## Set task
Reproduce the top of the data verbatim, through and including the line that contains "flange_corner_radius = 3.0".

## Material to process
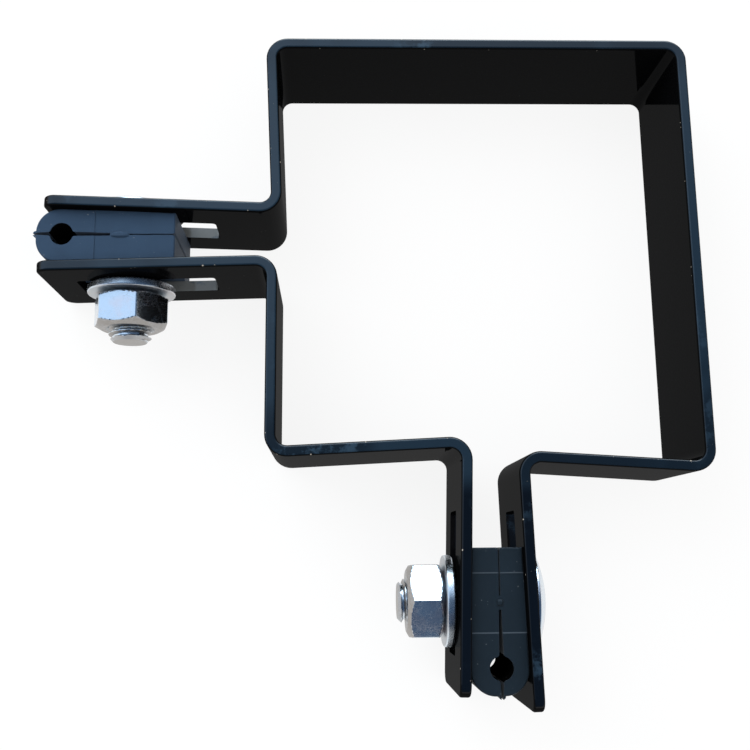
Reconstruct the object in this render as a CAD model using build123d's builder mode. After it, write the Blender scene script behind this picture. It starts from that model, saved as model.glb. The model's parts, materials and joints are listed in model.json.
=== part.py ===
"""Corner post clamp for a square post, with two wire clamps.

Two folded steel straps close round the post.  Their free ends stand out as two pairs of
flanges, and each pair is drawn together on a slotted rubber grip by a cup square bolt,
a washer and a hexagon nut.

Millimetres.  The origin is on the post's axis, in the plane of the straps' lower edges.
+Z runs along the post, the left pair of flanges points to -X, the lower pair to -Y.
"""

from build123d import *
from math import cos, radians, sin, tan
import os

# --- Straps: flat bar, folded on a press brake --------------------------------------
strap_width = 30.0            # width of the bar, along the post
strap_thickness = 2.5
bend_radius = 2.5             # inside radius of every fold
edge_rounding = 0.55          # rolled edges of the bar, softened again by the paint
flange_corner_radius = 3.0    # corners of each flange's free end

post_opening = 95.0           # between the inner faces, across the post
side_leg_extra = 3.4          # how much further than square the right leg reaches down
short_leg_drop = 1.15         # how much short of square the lower left corner stays

upper_left_lean = 1.8         # degrees each sprung leg leans in towards its flange
lower_left_lean = 0.6
lower_leg_lean = 2.3
lower_right_lean = 4.05

# --- Flanges ------------------------------------------------------------------------
left_flange_length = 51.7     # from the fold to the flange's end
lower_flange_length = 53.2
clamp_tilt = 0.5              # degrees each clamp turns away from square
flange_splay = 1.7            # degrees each flange stands off the clamp's middle plane

slot_length = 32.0
slot_width = 11.0
slot_corner_radius = 1.0
slot_offset = -4.2            # slot's middle from the bolt, negative towards the post

# --- Bolts, washers and nuts, size M10 ----------------------------------------------
bolt_diameter = 10.0
bolt_length = 30.0            # under the head
head_diameter = 24.0
head_height = 4.8
head_rim = 0.9                # upright rim below the dome
neck_side = 9.8               # square neck, held by the slot's sides
neck_length = 2.3
neck_corner_radius = 1.2
bolt_end_chamfer = 1.1
thread_clearance = 0.06       # radial, between the bolt's crests and the nut's bore

washer_diameter = 20.5
washer_bore = 10.9
washer_thickness = 2.0
washer_edge_rounding = 0.45

nut_across_flats = 16.0
nut_height = 8.2
nut_chamfer_height = 1.35     # how far the corner chamfer comes down each corner
nut_bore_chamfer = 0.7
left_nut_turn = -18.0         # degrees from a corner that points along the post, where
lower_nut_turn = 2.0          # each nut came to rest when it was tightened

# --- Grips: moulded rubber jaws, slit from the nose to the inner end ------------------
grip_width = 25.0             # along the post, set back from both edges of the straps
grip_thickness = 11.9         # across, at the bolt
grip_nose_reach = 20.3        # bolt to the tip of the nose
grip_tail_reach = 11.8        # bolt to the inner end
grip_edge_rounding = 0.4
nose_radius = 5.6             # rounding from each side into the nose
nose_lip_half = 0.75          # small lip at the tip
nose_lip_reach = 0.75
split_offset = 0.4            # the split lies this much nearer to the bolt's head
bolt_hole_diameter = 10.6
web_half_length = 1.5         # webs beside the bolt that keep the two jaws together
panel_half_length = 6.35      # shallow panel round the bolt, on both broad faces
panel_depth = 0.15

wire_hole_radius = 2.6
wire_to_tip = 6.5             # wire's axis to the tip of the nose
slit_at_hole = 1.15           # width of the slit where it leaves the wire hole
slit_lip_radius = 0.6         # rounding of the lips between the hole and the slit
slit_at_web = 0.55
slit_at_tip = 0.3
hairline = 0.3                # the slit behind the bolt
hairline_mouth = 0.9          # it opens to this at the inner end
hairline_mouth_depth = 0.5

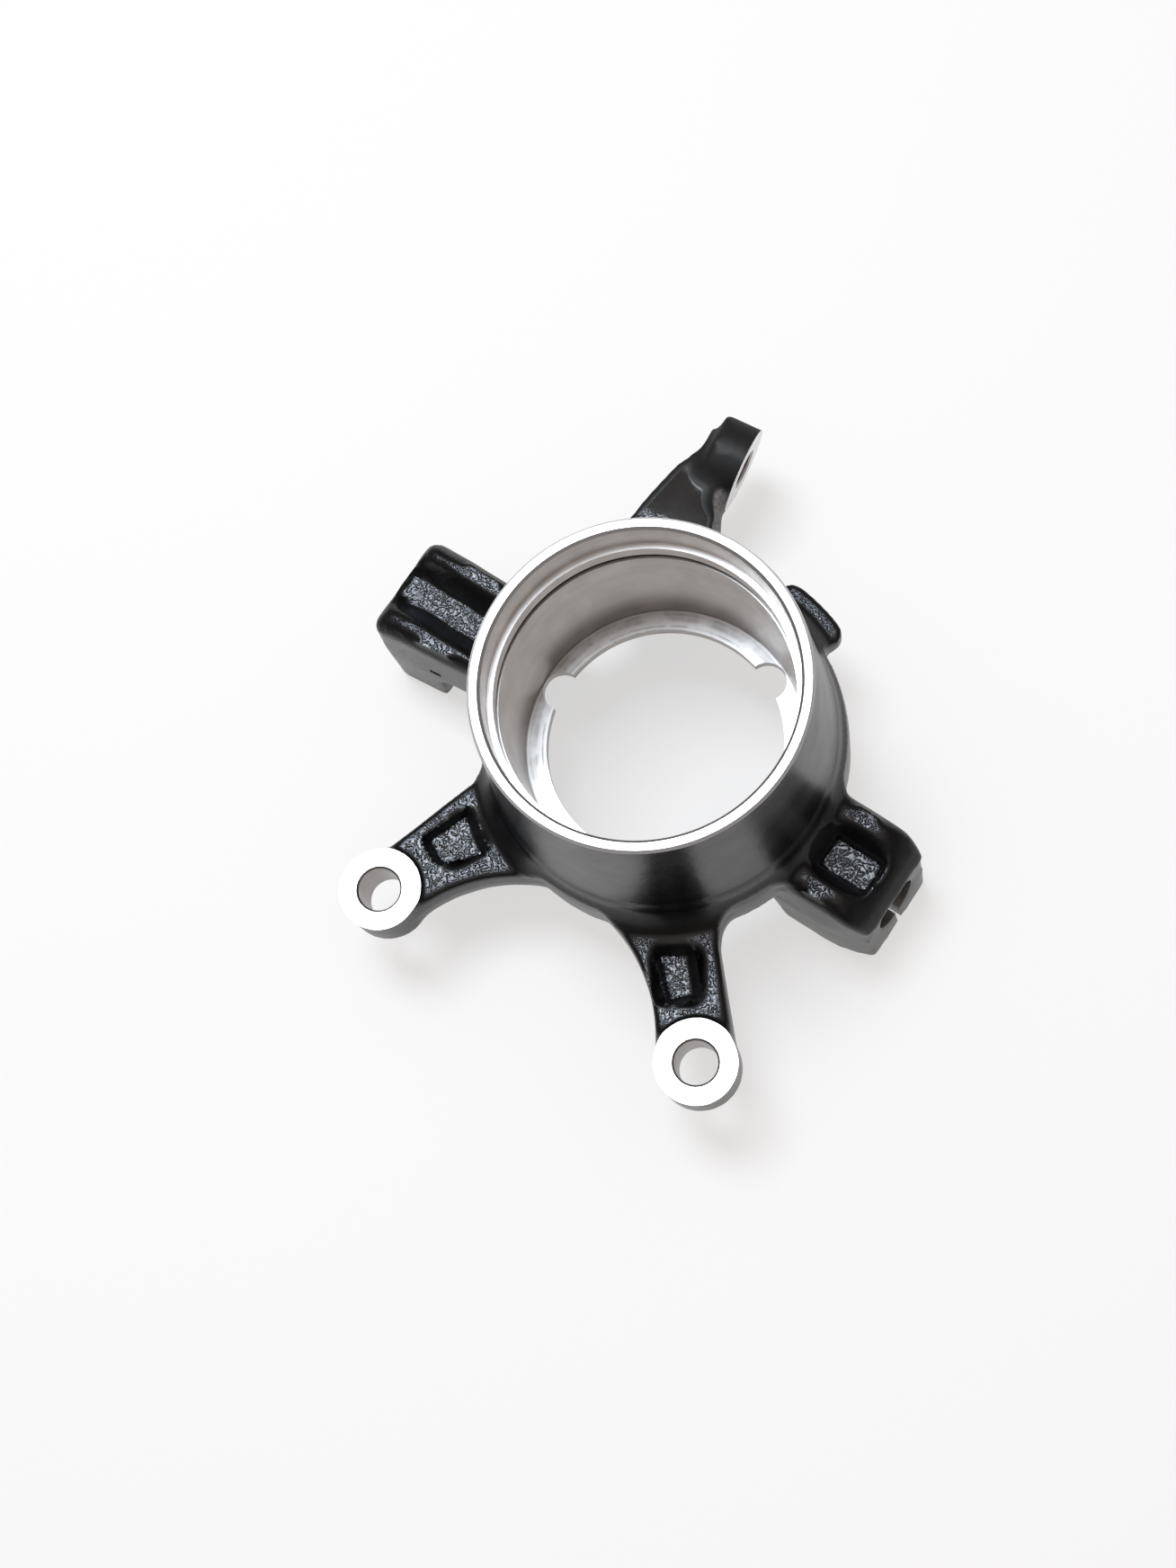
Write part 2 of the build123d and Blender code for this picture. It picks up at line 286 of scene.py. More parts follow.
def makeBlackPaint():
    coat, arm = blackPaint, steeringArmPaint
    material, tree, shader = newMaterial("blackCastPaint")
    place = tree.nodes.new("ShaderNodeTexCoord").outputs["Object"]
    geometry = tree.nodes.new("ShaderNodeNewGeometry")
    spot = splitNode(tree, place)
    facing = splitNode(tree, geometry.outputs["Normal"])
    level = ramp(tree, facing["Z"], coat["wrinkleLevel"])
    wrinkled = times(tree, level, ramp(tree, spot["Y"], coat["wrinkleEnd"], mm))
    onArm = ramp(tree, spot["Y"], arm["start"], mm)

    wrinkles = wrinkleNode(tree, place)
    skin = noiseNode(tree, place, coat["skinPitch"], detail=3.0, rough=0.6)
    patches = noiseNode(tree, place, coat["hazePitch"], detail=3.0, rough=0.55)
    lumps = timesPlus(tree, ramp(tree, spot["X"], coat["lumpyFrom"], mm), coat["lumpiness"], 1.0)
    lumps = timesPlus(tree, onArm, -arm["smoothness"], lumps)
    skinNormal = bumpNode(tree, times(tree, skin, lumps), coat["skinStrength"], coat["skinHeight"])
    normal = bumpNode(tree, wrinkles, wrinkled, coat["wrinkleHeight"], skinNormal)
    tree.links.new(normal, shader.inputs["Normal"])

    # painted highlight on the wrinkle tops of level faces, standing in for the window's glint
    paintedGlint = times(tree, ramp(tree, wrinkles, coat["paintedGlintRange"]), wrinkled)
    colour = mixColour(tree, ramp(tree, patches, coat["hazeRange"]), coat["colour"], coat["haze"])
    colour = mixColour(tree, paintedGlint, colour, coat["paintedGlint"])

    # painted reflection: upright faces get faint lighter specks, and a mottled lighter grey on their upper
    # part at the outer end of the upper block, standing in for the floor's reflection
    mottle = noiseNode(tree, place, coat["mottlePitch"], detail=3.0, rough=0.6, distort=0.6)
    mottle = ramp(tree, mottle, coat["mottleRange"])
    paintedSheen = times(tree, mottle, ramp(tree, spot["X"], coat["sheenFrom"], mm))
    paintedSheen = times(tree, paintedSheen, ramp(tree, spot["Z"], coat["sheenUpFrom"], mm))
    specks = noiseNode(tree, place, coat["speckPitch"], detail=1.0, rough=0.4)
    specks = times(tree, ramp(tree, specks, coat["speckRange"]), coat["speckShare"])
    upright = ramp(tree, facing["Z"], coat["uprightFace"])
    side = times(tree, mathNode(tree, "MAXIMUM", paintedSheen, specks), upright)
    colour = mixColour(tree, side, colour, coat["paintedSheen"])

    # painted reflection: the flank of the steering arm facing +x is painted a mottled lighter grey up to its
    # eye, standing in for the floor's reflection
    flankSheen = times(tree, onArm, ramp(tree, spot["Y"], arm["flankEnd"], mm))
    flankSheen = times(tree, flankSheen, ramp(tree, facing["X"], arm["flankFacing"]))
    mottledSheen = timesPlus(tree, mottle, arm["flankMottle"], 1 - arm["flankMottle"])
    colour = mixColour(tree, times(tree, flankSheen, mottledSheen), colour, arm["flankSheen"])
    tree.links.new(colour, shader.inputs["Base Color"])

    smoothest = coat["roughness"] - coat["roughnessSpread"] / 2
    roughness = timesPlus(tree, patches, coat["roughnessSpread"], smoothest)
    satin = timesPlus(tree, level, -coat["satin"], coat["satin"])
    satin = timesPlus(tree, onArm, -arm["gloss"], satin)
    sloping = ramp(tree, facing["Z"], arm["slope"])
    atEye = ramp(tree, spot["Y"], arm["eyeStart"], mm)
    dull = times(tree, onArm, mathNode(tree, "MAXIMUM", sloping, atEye))
    satin = timesPlus(tree, dull, arm["satin"], satin)
    tree.links.new(mathNode(tree, "ADD", roughness, satin), shader.inputs["Roughness"])
    shader.inputs["Specular IOR Level"].default_value = coat["specular"]
    return material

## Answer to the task
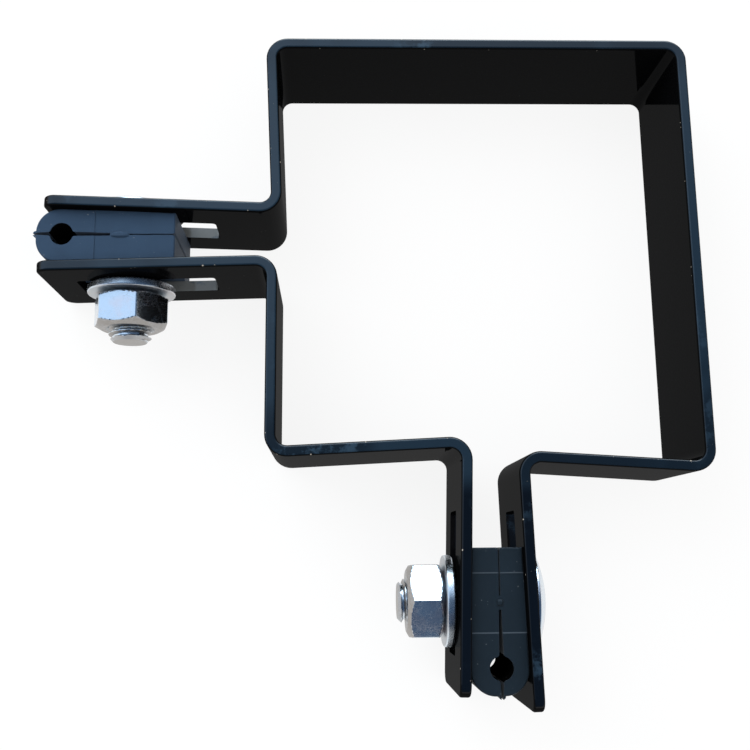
Reconstruct the object in this render as a CAD model using build123d's builder mode. After it, write the Blender scene script behind this picture. It starts from that model, saved as model.glb. The model's parts, materials and joints are listed in model.json.
=== part.py ===
"""Corner post clamp for a square post, with two wire clamps.

Two folded steel straps close round the post.  Their free ends stand out as two pairs of
flanges, and each pair is drawn together on a slotted rubber grip by a cup square bolt,
a washer and a hexagon nut.

Millimetres.  The origin is on the post's axis, in the plane of the straps' lower edges.
+Z runs along the post, the left pair of flanges points to -X, the lower pair to -Y.
"""

from build123d import *
from math import cos, radians, sin, tan
import os

# --- Straps: flat bar, folded on a press brake --------------------------------------
strap_width = 30.0            # width of the bar, along the post
strap_thickness = 2.5
bend_radius = 2.5             # inside radius of every fold
edge_rounding = 0.55          # rolled edges of the bar, softened again by the paint
flange_corner_radius = 3.0    # corners of each flange's free end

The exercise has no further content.